EEE sona,ben de gelinin azına gözüne sıvadım eyce. Sohbet devam eder birde bakarsın ki sofrada ne yemek galmış ne de soyulacak mısır galmış hebsi bitivermiş.
2.Evli olan erkek evlat annesinin-babasının yanında kesinlikle oğlunu veya kızını sevemez hatta yanına dahi yanaştıramazdı kızım oğlum gibi lafları onların yanında söylemesi mümkün değildi.
3.Ramazanlarda çocuklar olarak hakıramazan çağırırdık derdikki (HAKIRAMAZAN EL MÜBAREK,HAKIRAMAZAN HOŞ MÜBAREK ÇAĞIRA ÇAĞIRA GELDİK KAPINA ÇIĞIRDIK DEVLETİNE DEVLETTE VAR BİR PINAR NE AKAR NE DİNER ONDAN İÇEN HURİLER ALLAH ALLAH DEDİLER YAĞ VERENİN OĞLU OLSUN,UN VERENİN KIZI OLSUN...(OĞLUNU VEYA KIZININ İSMİ SÖYLENİR)EVERİRSENİZ EVERİN EVERMEZSENİZ EVDEN OCAKTAN KOVARIZ. Derdik ne verirlerse alır giderdik en azından on kişi olurduk bir arkadaşın evinde börek yaptırır yerdik.
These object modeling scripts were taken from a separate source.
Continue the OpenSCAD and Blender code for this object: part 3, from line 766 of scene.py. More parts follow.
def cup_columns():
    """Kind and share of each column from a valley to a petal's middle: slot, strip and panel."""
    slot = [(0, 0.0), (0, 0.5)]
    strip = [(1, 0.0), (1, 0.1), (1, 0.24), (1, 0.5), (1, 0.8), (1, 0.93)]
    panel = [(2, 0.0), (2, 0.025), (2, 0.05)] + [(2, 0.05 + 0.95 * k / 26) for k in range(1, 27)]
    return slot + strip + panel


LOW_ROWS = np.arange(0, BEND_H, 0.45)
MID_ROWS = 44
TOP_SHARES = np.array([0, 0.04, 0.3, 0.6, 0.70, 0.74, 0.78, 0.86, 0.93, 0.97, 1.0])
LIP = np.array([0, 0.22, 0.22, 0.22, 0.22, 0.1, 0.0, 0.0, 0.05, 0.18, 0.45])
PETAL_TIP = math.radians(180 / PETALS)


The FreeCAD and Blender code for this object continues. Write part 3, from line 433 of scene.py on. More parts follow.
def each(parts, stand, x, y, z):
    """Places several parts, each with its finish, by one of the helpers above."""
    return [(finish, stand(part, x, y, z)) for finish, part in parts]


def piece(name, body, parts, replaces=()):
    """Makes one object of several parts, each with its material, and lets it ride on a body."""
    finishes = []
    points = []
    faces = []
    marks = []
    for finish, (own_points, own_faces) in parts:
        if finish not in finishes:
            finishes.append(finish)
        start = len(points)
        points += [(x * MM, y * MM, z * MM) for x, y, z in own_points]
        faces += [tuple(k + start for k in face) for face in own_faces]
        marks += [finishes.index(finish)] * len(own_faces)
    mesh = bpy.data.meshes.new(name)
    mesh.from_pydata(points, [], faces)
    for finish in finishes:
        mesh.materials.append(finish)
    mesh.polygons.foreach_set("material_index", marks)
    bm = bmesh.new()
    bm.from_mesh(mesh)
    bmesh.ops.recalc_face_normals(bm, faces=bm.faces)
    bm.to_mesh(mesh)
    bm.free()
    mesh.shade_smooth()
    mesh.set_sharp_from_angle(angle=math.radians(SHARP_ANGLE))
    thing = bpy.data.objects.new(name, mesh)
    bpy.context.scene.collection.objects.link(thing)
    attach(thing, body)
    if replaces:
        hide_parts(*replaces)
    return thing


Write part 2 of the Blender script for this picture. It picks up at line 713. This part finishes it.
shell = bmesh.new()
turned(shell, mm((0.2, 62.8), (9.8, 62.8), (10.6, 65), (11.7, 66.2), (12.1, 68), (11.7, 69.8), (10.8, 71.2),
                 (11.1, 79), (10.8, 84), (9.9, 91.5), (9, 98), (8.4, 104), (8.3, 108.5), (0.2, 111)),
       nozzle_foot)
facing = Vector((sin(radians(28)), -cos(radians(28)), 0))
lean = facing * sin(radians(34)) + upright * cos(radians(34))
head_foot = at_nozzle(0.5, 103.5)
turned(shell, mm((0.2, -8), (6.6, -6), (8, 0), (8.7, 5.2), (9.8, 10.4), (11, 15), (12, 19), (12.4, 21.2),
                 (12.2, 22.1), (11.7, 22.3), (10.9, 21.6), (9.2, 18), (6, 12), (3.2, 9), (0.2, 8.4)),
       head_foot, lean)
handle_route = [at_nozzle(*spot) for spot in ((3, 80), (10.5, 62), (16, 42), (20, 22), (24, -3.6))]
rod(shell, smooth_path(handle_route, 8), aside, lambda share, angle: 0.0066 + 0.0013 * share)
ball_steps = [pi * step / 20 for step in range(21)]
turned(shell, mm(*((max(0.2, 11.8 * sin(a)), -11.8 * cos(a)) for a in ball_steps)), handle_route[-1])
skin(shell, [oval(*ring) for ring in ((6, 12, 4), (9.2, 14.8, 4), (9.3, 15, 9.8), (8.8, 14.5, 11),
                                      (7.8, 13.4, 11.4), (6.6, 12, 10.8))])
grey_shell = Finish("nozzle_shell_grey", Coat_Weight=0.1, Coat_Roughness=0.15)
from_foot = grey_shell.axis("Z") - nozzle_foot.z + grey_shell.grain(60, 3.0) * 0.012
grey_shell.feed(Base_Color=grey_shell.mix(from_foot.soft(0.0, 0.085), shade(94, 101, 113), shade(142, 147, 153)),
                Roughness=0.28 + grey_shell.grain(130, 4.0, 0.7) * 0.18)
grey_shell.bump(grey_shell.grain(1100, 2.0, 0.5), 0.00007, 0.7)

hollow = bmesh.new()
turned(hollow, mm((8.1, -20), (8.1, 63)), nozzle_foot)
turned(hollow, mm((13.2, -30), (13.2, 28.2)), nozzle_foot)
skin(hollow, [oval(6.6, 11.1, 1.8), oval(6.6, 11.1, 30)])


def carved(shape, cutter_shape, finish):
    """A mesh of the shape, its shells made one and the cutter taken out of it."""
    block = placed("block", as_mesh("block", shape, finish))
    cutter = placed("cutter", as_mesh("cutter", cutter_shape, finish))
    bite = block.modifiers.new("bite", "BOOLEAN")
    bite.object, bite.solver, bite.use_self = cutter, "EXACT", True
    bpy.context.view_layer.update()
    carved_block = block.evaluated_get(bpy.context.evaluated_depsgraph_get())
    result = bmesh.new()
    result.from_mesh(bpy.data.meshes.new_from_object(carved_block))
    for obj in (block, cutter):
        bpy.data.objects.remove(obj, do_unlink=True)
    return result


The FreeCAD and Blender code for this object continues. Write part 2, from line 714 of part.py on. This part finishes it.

4.Ramazan ve Kurban bayramlarında çoluk çocuk bayram namazına giderdik,bayram namazını kılarken tekbirleri alırken rükuya gidilmemesi gerekirken bazıları giderlerdi. Başlardık gülmeye sonra namazdan çıkardık caminin önüne bayramlaşırdık büyüklerin ellerini mutlaka öperdik. Sabah sabah envai çeşit çorbalar (tarana,gatık hellesi,yarma çorbası pakla)ve ve ve .....neler neler getirirdik neler.
Öğlen yine namazdan sonra envai çeşit yemekler Kurban bayramı olursa mutlaka et yemeği paklalar gelirdi.
5.Köyden gurbete çalışmaya gidenler olurdu şimdiki gibi o zamanlar köye izine geldiğinde o akşam onun evi ziyaretçilerle dolup taşardı hoş geldine gelenlerle, izini bitincede bir akşam evvelde yolcetmek için elinde bir çıkıyna gelirler anneler artık derlerki gardaş gardaş şu çıkımı gülahmedime ver emi derler tekrar gurbete gelen kişi kendi yükün kat kat fazlası yükle geri işinin başına dönerdi.
Daha anlatacağım çok şeyler var ama bu kadarla yetinelim.
Yayladibi köyüne has mısır unu ile açılıp, ocak üzerinde kızartılıp, hafif şerbet sepilir ve bu tatlıya 'HALAMAZ PAKLASI' denir.